Set problem:
Only the lines from the line that has "Continue the OpenSCAD" through the line that has "small builder for" should be reproduced, exactly and with both ends kept.

Material for this exercise:
####

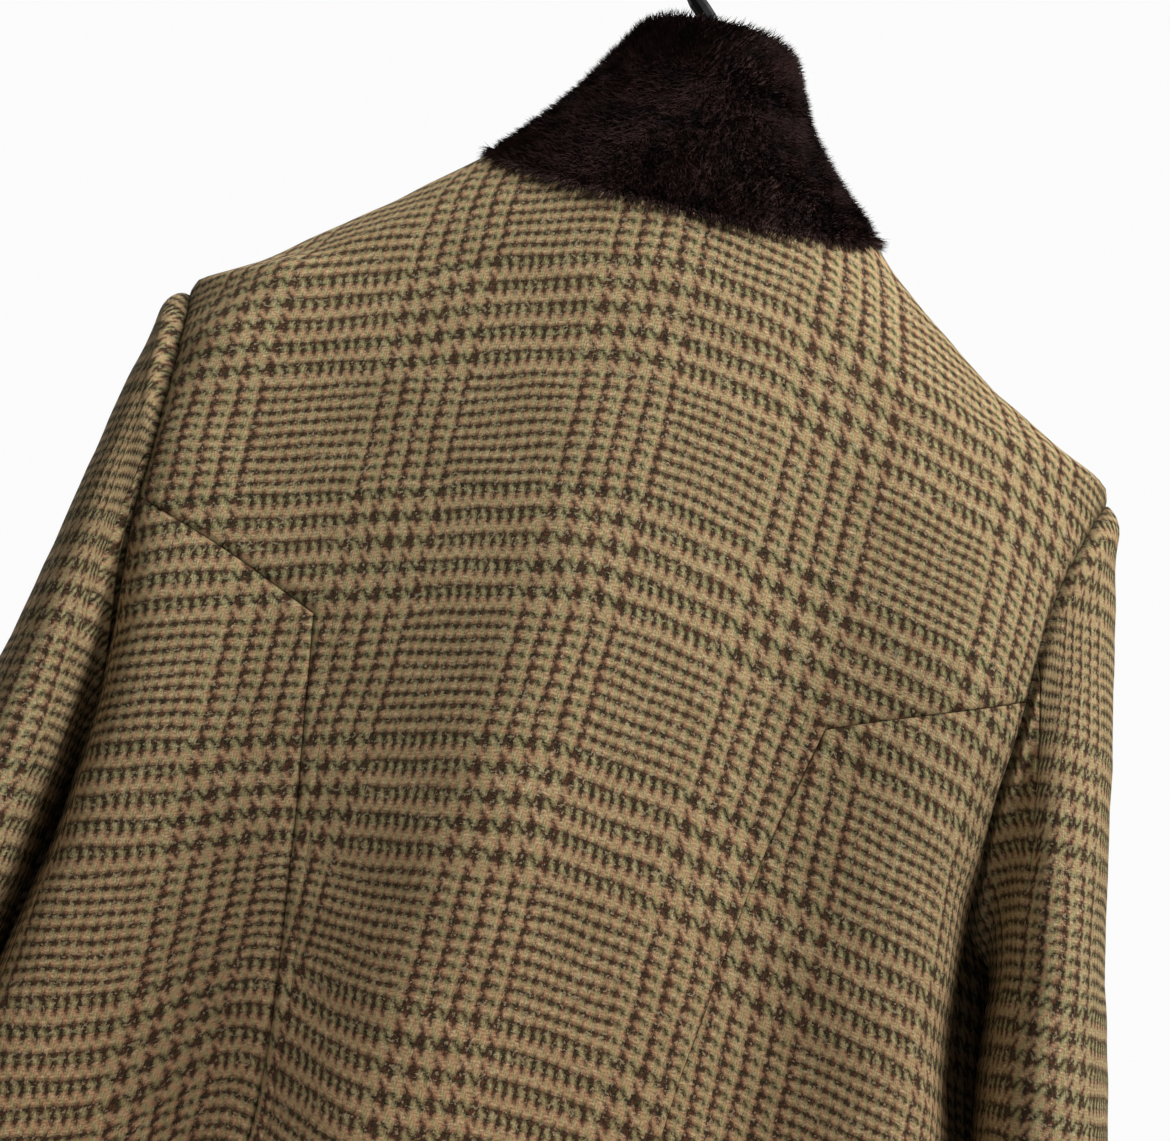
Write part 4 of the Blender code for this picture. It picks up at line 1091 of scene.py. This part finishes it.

####

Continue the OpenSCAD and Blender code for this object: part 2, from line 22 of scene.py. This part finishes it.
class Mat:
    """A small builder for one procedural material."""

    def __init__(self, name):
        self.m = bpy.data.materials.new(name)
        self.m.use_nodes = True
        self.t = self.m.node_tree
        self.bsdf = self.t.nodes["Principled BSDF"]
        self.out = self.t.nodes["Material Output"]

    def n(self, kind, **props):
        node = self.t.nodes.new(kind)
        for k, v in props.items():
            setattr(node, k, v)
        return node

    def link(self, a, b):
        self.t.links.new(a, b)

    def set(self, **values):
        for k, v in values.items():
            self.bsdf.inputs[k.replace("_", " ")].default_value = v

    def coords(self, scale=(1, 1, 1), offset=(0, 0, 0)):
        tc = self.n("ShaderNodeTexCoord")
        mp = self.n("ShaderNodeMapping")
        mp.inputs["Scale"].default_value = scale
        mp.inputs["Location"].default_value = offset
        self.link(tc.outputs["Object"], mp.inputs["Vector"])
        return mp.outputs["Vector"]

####

Written reply:
Continue the OpenSCAD and Blender code for this object: part 2, from line 22 of scene.py. This part finishes it.
class Mat:
    """A small builder for one procedural material."""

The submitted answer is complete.